The problem is that the factory-style hydraulic roller camshaft will bolt into an older, two-piece rear main seal block but the block isn’t machined to accept the dog-bone style lifter retention configuration.
In order to use a roller camshaft in the older, two-piece rear main seal engines, you will need to use what are called retro-fit style hydraulic roller lifters that use a tie-bar between each pair of lifters. This tie-bar keeps the lifters aligned relative to the lobe. This is a very popular conversion for the older small-block Chevy but, unfortunately the retro-fit lifters are usually more expensive than the factory versions.

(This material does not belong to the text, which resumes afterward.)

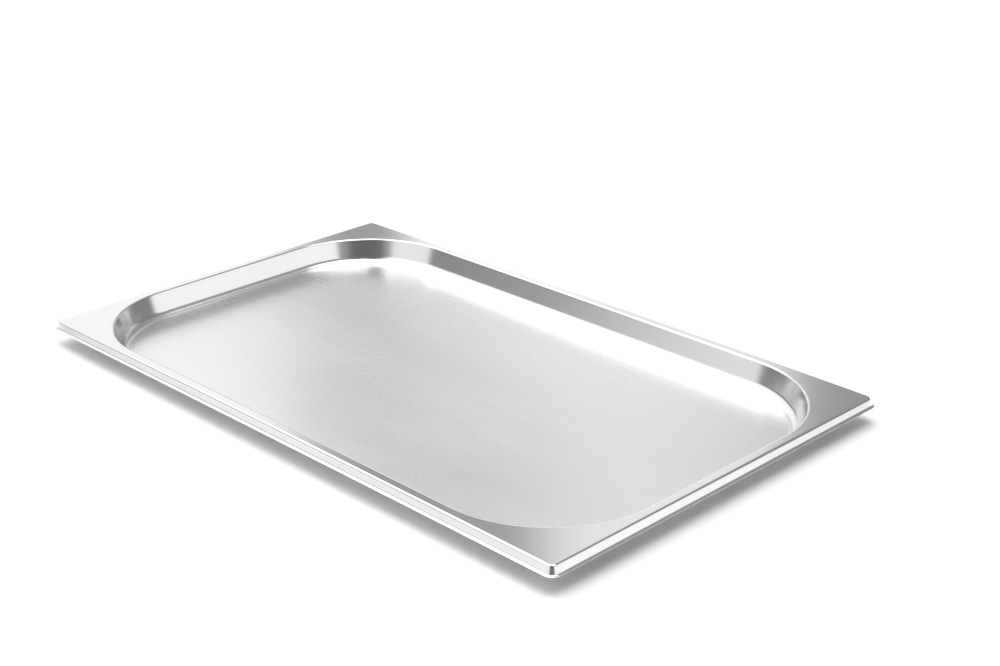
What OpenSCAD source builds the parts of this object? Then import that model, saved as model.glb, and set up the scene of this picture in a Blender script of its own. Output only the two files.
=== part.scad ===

We did some investigating and found a set of Howard hydraulic roller lifters for a small-block Chevy (PN 91164N) that are priced very near the cost of the GM hydraulic roller lifter set. These are retro-fit tie-bar style hydraulic roller lifters that enjoy a good reputation for quality.
This would be the best approach for upgrading to a hydraulic roller cam in an older two-piece rear main seal small-block Chevy.
However, there will be other changes you will have to make.
The most important is that an aftermarket roller cam button will have to be used with any roller cam in an older two-piece rear main seal engine. This is necessary because thrust inside the engine tends to push a roller camshaft forward.
This does not occur with flat-tappet camshafts because each lobe on a flat tappet cam is ground to offset this forward thrust. This offset machining also induces the lifters to turn in the bore to improve wear.
A roller cam lobe, however, must be machined perpendicular to prevent damage to the lifters, so the forward thrust motion must be limited. If a cam button is not used, the cam will move forward and ignition timing will retard as engine speed increases.
We won’t go into all the details on how to create the proper clearance on a retro-fit roller cam as this information can be found in magazine articles and online. The easiest way we’ve found to limit the cam movement is to use the Cloyes aluminum timing cover (PN CLO-9-221).
The Cloyes cover has a built-in easy-to-access eccentric that will contact the cam button and can be quickly adjusted to 0.005-inch of endplay. This adds to the expense of the conversion, but adjusting the endplay is simple and easy. We mention this because we’ve spent an hour or more trying to set endplay with a cam button and spacers and epoxy-gluing shims to the back side of the stock timing cover. It’s a pain.
Another point worth mentioning is that hydraulic roller lifters are taller than traditional flat tappet lifters. This means the pushrod length will need to be reset using shorter pushrods.
Again, the process for establishing pushrod length has been covered in other places so we won’t get into that here. But you will need shorter pushrods.
One last point, the hydraulic roller cams intended for factory roller cam, one-piece rear main seal engines will use a stepped nose camshaft to fit behind the limiter plate bolted to the front of the block. Do not use these stepped nose cams in older, non-roller cam engines.
Yes, for you knowledgeable small-block fans, there is a way to use these step-nose cams in a two-piece rear mains seal engine but we won’t go into that as it has a very limited appeal — so please don’t send us emails telling us it can be done — we already know.
Stepped nose roller cams also use a different cam gear bolt pattern. The traditional timing set and cam for older small-blocks will work for a roller as long as a cam button is included and properly adjusted.
This was a longer answer than what you were probably anticipating but we thought the question was good and deserved an expanded answer. As it turns out, your idea is really pretty solid and since the Howard lifters are about the same price as the GM lifter kit, the conversion won’t be that expensive.